The Seventh Seal Would Work Better as a Comedy

Max von Sydow and Gunnar Björnstrand in The Seventh Seal.
How to liven up one of history’s most notoriously soporific films.

NRPLUS MEMBER ARTICLE T he Seventh Seal is famously one of the most dour, humorless, glum, and forbidding movies ever made. I’d say it’s the longest 90 minutes in cinema if it weren’t for all of the other dour, humorless, g. and f. 90-minute movies made by Ingmar “Chuckles” Bergman. The other day I cued up the movie, fell asleep, cued it up again, fell asleep again, rewound to the falling-asleep part and fell asleep again. Did I mention I made a point of watching it at noon, after drinking three cups of tea, because I remembered all the previous times I fell asleep when I tried to watch it at night? I’ll say this for Ingmar: His films were mostly not good, but they were certainly restful. (I like Smiles of a Summer Night and Fanny and Alexander, however. The latter is five hours long and not at all dull.)

The Seventh Seal (which is streaming on TCM through April 24) has no story to speak of, its characters wander around in a fug of existential dread, and (as Jack Butler writes) it’s frustratingly “ambiguous,” which is the fancy term for “vague.” A pulse-pounding thrill-ride it is not. In its opening minutes, it brings up an absolutely sensational idea, only to waste it: A clever knight (Max von Sydow) just returned from the Crusades staves off the stroke of the Grim Reaper by offering his Royal Deathness a chess match instead. Death loves chess, Death is maybe a little bored by reaping grimly, Death isn’t used to being offered something he actually likes, and Death can always cheat if things don’t go his way anyway. Death agrees to the opportunity, and we all settle in for a master allegorical showdown. And then what happens? There’s a cut, it’s later in the day, the knight wakes up his squire, and the two of them spend the rest of the movie trudging along encountering random people until Bergman finally gets back to the chess match we’ve been awaiting the entire movie.

I don’t think I’m going out on a limb when I say The Seventh Seal is not a comedy. But it should be. I am in earnest. Like Kate McKinnon putting on a white pantsuit and posing as Hillary Clinton morosely singing “Hallelujah” as a requiem for herself, it takes itself so seriously that it requires only the slightest of tweaks to be hilarious. And if it did so, it’d be a much more powerful film. It’d be something like Monty Python’s Life of Brian — a brutally unsentimental exposé of the human capacity for self-delusion.

The Seventh Seal is a study in how people respond to plague, but Bergman’s cosmic joke is that plague life is really no different from ordinary life because death awaits either way. (Given our ongoing real-life experiment, I disagree: If plague life were the same, these pants would still fit me.) In the Plague-ravaged Middle Ages, people fear death. In non-Plague-y eras, people . . . fear death. Bergman casts his eye over how various types of people respond to living under the ever-present threat of extinction and discovers your basic cross-section of humanity.

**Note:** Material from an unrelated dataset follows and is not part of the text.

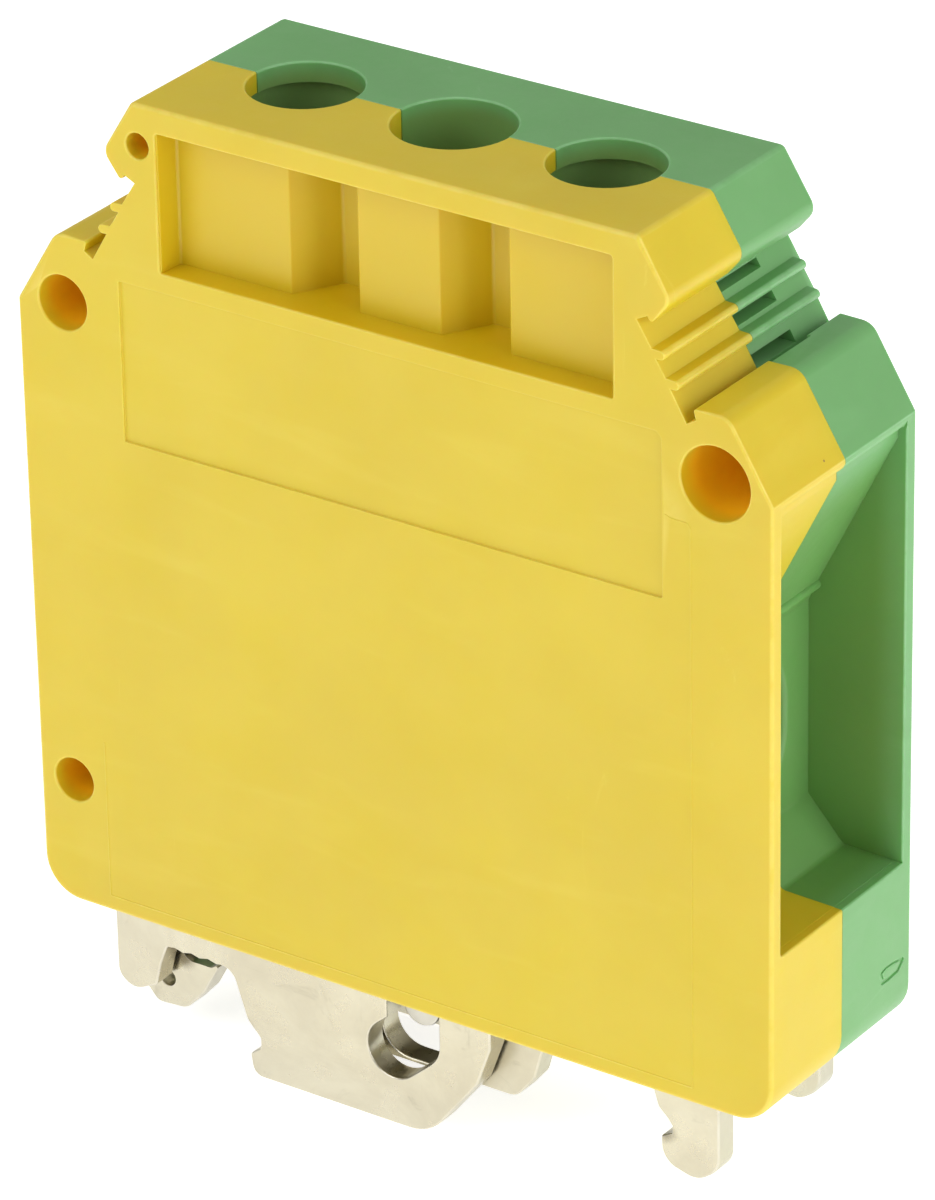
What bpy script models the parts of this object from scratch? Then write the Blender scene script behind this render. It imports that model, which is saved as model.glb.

One group of villagers decides that a random girl is a witch who started the Plague, and they vow to burn her to death. Another are fanatical Christians who scourge themselves, fall to their knees screaming for forgiveness, and reenact Calvary. The squire Jöns figures that since life is meaningless, it’s best to just ignore the prospect of death and have some fun. The one character with a really measured, reflective take on existence is the knight, who has just spent ten years in mucky violence fighting righteously for God but is not entirely convinced that the Crusades were anything but a waste of time. He’s been a good boy, hasn’t he? Couldn’t God just throw him a little clue, just the slightest hint, that He exists? Hello? The Seventh Seal makes the case that God doesn’t really care whether you’re devout or blasphemous. He’s going to take your life either way.

In my vastly superior comedy version, Steve Carell plays the miserable, put-upon knight, Seth Rogen is his party-boy squire, Adam Sandler is the guy who explains why burning a random girl at the stake will save everyone from the Plague, Margot Robbie is the caged girl who can’t believe what’s happening to her, Kathy Bates and Christopher Walken are the traveling religious zealots beating themselves raw with knotted ropes, and Chris Pratt is the dim actor who hides from Death in a tree only to discover Death sawing the trunk out from under him. One thing that might need to be updated, though, is Bergman’s character names: They’re too silly. “Jof”? “Plog”? “Skat”? I’m not sure people will take me seriously if I keep those. Maybe I’ll retain “Block” for the stodgy Steve Carell figure.

At the end of The Seventh Seal (or so I’m told), everyone joins hands for a blood-chilling Danse Macabre across the hilltop, but in my version the characters split into teams (saints vs. sinners) and convince themselves that the way to salvation is to win a hip-hop dance-off, like the one at the end of Daddy’s Home. Then everybody dies anyway. Bergman’s take is that man’s search for meaning amid God’s silence is absurd and futile. My version would make the same point much more potently, and people wouldn’t sleep through it.